What made Betts change his fastball-attacking ways? For this one, I’ve got some charts. Here’s where he swung at fastballs last year:
Not bad, not bad. You can see more red than is probably ideal on the periphery of the zone, but c’mon, he’s Mookie Betts, he’s good at hitting. It’s a nice heat map.
But here’s a really nice heat map, his fastball swings in 2023:
That’s downright gorgeous. He’s still swinging a ton when pitchers give him something to drive, but he’s chasing fastballs a microscopic 10.5% of the time, the third-best mark in baseball. Any decrease in swings over the heart of the plate is offset by fewer swings at marginal pitches.

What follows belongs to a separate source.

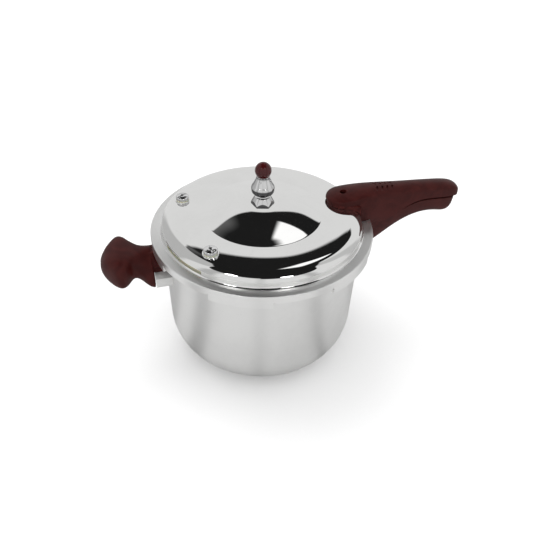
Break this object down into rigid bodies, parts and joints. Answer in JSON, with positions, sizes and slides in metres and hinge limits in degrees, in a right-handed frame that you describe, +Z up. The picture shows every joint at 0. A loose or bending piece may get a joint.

Can I tell you a secret about Mookie Betts? He’s a feared hitter, but it’s not because he smacks fastballs out of the park. Since joining the Dodgers, he’s hitting .320 with a .628 slugging percentage when he puts a fastball in play. That’s good for a .396 wOBA, roughly average among everyday hitters. This isn’t a Juan Soto situation where swinging at fewer fastballs means less chances to show off Home Run Derby power; it’s definitely worth giving up on the occasional middle-middle fastball in exchange for a ton of extra balls. Heck, Betts has a .373 wOBA *overall* in Los Angeles. He doesn’t need to sell out to swing at fastballs; he can pick and choose ones he thinks he can obliterate.
“Swing at fewer fastballs” doesn’t sound like a good plan. But two great hitters are each doing it this year, and they’re both having excellent seasons. Neither of them is doing it for the sake of swinging at fewer fastballs; in both cases, fastball swing rate is a side effect. Robert needed to rein in his overall swing-happy ways. Betts wanted to focus on swinging at better pitches to drive. They might have the same input (fewer swings at fastballs) and the same output (solid offensive production), but the way they get from A to B is completely different.
The moral of the story: great baseball players don’t all play alike, and even when they make the same adjustments, those adjustments don’t all do the same thing. Luis Robert is nothing at all like Mookie Betts. He’s also a lot like Mookie Betts, if you’re looking at them in one particular way. Isn’t baseball great?